Come to think of it 10MB/ps is maxing out my RAW virtio throughput as well. This is pretty shit. There has to be a better way than passing through the whole SATA controller. I think the only difference is that I’m running a fixed 4.2GHz overclock on all cores on water. The only other suggestion is maybe just let it sit and run in the background for an hour or two? Let it cache shit and update and stuff?

that sounds like a problem with the virtual display rather than the drive.

Note: you can also pass through a partition or drive with VirtIO instead of an image file to increase performance, and have the advantage of making it directly readable by the host if you need to do offline file management.

You could try increasing the qxl vmem settings, if you’re trying to run it at high resolutions.
currently you only have the framebuffer set to 16mb.

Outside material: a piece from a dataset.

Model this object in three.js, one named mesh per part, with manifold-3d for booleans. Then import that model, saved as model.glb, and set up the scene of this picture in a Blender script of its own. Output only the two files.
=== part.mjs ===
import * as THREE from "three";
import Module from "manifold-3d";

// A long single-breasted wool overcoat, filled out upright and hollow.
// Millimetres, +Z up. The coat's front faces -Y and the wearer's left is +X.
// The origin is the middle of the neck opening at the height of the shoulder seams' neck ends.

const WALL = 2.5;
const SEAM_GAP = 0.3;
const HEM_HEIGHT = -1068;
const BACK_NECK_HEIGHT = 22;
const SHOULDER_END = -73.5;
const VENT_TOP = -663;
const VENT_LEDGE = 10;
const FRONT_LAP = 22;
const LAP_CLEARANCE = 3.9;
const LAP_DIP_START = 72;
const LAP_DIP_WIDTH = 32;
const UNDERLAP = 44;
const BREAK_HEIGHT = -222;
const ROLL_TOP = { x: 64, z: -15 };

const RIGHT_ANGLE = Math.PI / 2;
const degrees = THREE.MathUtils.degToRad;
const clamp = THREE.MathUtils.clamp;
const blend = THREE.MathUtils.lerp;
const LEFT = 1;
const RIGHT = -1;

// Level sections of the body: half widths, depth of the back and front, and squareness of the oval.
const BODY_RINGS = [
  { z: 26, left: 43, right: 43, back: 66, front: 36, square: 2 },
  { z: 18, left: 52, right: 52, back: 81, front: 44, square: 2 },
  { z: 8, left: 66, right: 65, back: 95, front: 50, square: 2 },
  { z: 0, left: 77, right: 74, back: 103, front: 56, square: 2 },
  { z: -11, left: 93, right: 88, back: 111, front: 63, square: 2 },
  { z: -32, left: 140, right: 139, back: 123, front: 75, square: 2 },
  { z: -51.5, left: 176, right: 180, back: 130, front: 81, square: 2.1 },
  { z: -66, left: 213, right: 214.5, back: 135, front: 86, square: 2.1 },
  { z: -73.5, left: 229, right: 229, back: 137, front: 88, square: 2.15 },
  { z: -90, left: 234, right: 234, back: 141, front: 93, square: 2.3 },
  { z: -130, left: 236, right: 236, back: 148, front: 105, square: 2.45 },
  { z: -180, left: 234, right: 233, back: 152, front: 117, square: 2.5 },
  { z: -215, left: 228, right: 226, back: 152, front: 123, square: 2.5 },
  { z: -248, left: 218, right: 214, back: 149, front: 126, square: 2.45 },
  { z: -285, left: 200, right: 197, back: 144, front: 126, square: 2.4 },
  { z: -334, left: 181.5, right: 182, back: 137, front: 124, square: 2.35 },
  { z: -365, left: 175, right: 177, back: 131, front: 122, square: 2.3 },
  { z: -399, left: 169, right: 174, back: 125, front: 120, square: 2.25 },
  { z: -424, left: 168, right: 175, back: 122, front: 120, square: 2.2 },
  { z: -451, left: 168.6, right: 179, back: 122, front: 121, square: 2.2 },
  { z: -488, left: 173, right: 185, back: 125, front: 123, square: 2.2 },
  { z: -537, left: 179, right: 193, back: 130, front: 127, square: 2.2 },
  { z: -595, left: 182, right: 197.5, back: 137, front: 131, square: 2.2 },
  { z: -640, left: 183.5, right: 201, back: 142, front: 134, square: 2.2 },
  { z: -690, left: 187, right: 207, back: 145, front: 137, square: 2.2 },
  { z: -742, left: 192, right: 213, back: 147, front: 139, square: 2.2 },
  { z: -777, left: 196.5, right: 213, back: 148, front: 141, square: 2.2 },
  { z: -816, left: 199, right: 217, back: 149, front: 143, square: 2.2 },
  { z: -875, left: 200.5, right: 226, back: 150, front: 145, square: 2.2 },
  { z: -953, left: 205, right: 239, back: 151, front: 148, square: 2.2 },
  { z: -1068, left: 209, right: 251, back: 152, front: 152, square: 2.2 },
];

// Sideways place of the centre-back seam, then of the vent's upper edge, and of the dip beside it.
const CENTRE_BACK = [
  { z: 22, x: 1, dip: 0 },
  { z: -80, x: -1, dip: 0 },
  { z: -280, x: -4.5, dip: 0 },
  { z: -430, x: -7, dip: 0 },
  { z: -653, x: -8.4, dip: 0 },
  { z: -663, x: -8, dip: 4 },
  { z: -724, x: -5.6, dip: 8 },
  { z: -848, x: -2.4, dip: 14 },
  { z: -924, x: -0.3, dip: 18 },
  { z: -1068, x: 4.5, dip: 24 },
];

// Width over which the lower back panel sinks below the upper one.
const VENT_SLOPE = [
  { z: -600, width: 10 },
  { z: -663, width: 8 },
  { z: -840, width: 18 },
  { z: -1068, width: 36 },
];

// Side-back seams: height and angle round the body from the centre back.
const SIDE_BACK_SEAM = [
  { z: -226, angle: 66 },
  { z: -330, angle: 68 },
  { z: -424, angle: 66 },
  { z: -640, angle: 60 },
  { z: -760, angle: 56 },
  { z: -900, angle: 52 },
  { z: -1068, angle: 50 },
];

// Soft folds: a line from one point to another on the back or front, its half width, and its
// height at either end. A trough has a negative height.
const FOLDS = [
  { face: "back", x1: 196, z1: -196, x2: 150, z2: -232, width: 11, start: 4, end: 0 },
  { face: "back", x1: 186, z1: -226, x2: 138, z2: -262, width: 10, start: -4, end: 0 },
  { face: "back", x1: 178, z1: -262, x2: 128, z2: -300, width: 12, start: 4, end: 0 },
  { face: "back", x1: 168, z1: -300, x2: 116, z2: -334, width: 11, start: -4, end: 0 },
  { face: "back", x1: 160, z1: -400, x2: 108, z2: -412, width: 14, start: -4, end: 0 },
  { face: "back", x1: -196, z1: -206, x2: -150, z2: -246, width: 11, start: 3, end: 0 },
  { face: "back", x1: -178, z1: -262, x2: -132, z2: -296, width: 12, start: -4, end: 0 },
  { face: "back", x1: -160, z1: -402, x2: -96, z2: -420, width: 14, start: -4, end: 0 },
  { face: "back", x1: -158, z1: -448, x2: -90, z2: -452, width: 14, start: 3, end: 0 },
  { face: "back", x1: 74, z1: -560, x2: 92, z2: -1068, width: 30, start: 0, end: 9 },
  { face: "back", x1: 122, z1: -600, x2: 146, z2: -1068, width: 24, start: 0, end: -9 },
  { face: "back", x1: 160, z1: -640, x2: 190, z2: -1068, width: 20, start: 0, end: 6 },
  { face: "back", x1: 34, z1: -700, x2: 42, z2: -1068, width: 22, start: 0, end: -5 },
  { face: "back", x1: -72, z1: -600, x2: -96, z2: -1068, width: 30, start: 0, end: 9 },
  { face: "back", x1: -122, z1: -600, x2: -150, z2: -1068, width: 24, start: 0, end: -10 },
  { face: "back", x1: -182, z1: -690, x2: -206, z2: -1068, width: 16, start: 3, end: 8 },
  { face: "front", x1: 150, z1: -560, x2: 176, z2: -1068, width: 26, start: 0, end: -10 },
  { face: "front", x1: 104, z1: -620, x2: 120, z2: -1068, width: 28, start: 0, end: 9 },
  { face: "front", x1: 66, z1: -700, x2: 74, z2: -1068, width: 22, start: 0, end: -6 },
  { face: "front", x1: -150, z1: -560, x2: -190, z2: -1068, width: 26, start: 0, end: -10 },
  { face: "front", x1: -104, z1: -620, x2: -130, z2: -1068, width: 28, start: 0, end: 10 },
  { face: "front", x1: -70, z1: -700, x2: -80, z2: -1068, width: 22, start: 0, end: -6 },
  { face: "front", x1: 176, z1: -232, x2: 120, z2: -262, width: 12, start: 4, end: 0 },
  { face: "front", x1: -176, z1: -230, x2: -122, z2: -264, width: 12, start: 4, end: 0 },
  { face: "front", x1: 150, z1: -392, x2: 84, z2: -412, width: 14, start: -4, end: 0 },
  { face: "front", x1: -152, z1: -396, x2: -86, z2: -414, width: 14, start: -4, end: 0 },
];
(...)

Another tweak you can try is doing evdev passthrough on your keyboard and mouse, which should make them about as responsive as they’d be on baremetal.

1 Like

I tried already to passthrough a whole drive: Same performance.
I also tried without virtual display or gpu. only passthrough gpu: Same performance.
And in the same turn i try external gpu, i tried extra mouse and keyboard too (passthrough pci usb chipset).

Nothing helped.

Im setting pfSense up for my homelab right now. when im done with it, i try different linux distribrutions in virt-manager to see if is there a difference.

you shouldn’t run the VM with spice/qxl if you have a gpu in the guest in general.

Did you install a clean windows system or pass through one that was already used on baremetal? that can cause transient issues.

So can scheduler conflicts between the host and guest.

https://wiki.archlinux.org/index.php/PCI_passthrough_via_OVMF#Performance_tuning

Have you tried q35?

I dont run the vm with spice/qxl when i tested it with gpu.

Yes, i reinstalled windows everytime with the official iso.

I tried this already. No change. (like i said, i tried already everything from the wiki)

q35 is the standard setting, so yes. and i tried i440fx(? forgot the name).

no change too.

sorry yeah, the other guy’s xml was 440, not yours.

You tried using cset to bind cpus?

what about disabling msi interrupts in the guest?